Baca berita tanpa iklan. Gabung Kompas.com+
Kelindan arsip, data, analisis, dan peristiwa
Bergabung sejak: 6 Jun 2021

Arsip Kompas berkelindan dengan olah data, analisis, dan atau peristiwa kenyataan hari ini membangun sebuah cerita. Masa lalu dan masa kini tak pernah benar-benar terputus. Ikhtiar Kompas.com menyongsong masa depan berbekal catatan hingga hari ini, termasuk dari kekayaan Arsip Kompas.

Kisah Herawati Diah yang Jadi Google Doodle 3 April 2022: Tentang Hidup yang Penuh

Baca di App
Lihat Foto
DOK GOOGLE
Tangkap layar Google Doodle 3 April 2022, yang menyematkan caption Ulang Tahun Ke-105 Ibu Siti Latifah Herawati Diah
Editor: Palupi Annisa Auliani

MENJELANG pecahnya Perang Pasifik yang oleh Jepang disebut Perang Asia Raya, mingguan berbahasa Jawa Penyebar Semangat disebut memasang foto seorang gadis.

Dalam keterangan foto dikatakan bahwa gadis ini sedang dalam perjalanan pulang dari Amerika, mampir di Filipina, dan diterima Presiden Manuel Quezon di Istana Malacanang.

Gadis itu, Herawati Diah.
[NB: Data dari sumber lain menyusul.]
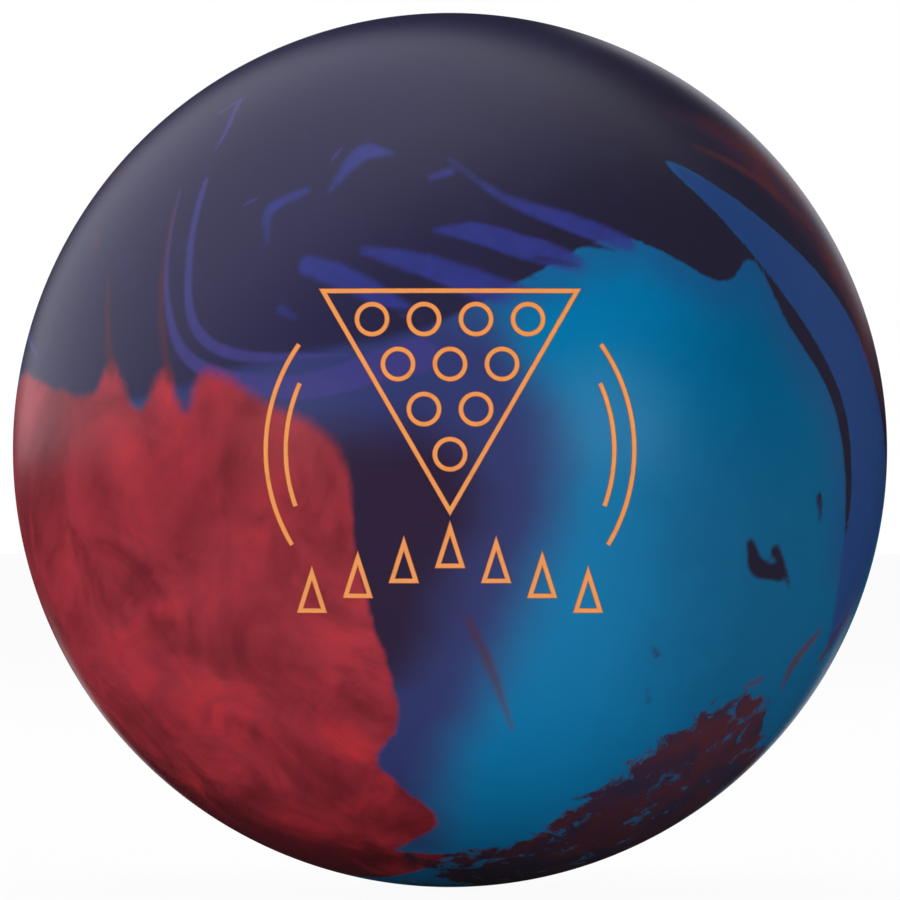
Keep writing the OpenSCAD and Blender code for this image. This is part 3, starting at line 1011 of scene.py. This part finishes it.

Di kemudian hari, Herawati adalah orang pertama Indonesia yang pada 1995 mendapatkan Bintang Mahaputra dari Pemerintah Indonesia dalam kapasitasnya sebagai wartawan. 

Herawati memang bukan orang berprofesi wartawan yang pertama menerima penghargaan kenegaraan. Namun, penerima sebelumnya mendapatkan penghargaan itu dalam kapasitas bukan sebagai wartawan. 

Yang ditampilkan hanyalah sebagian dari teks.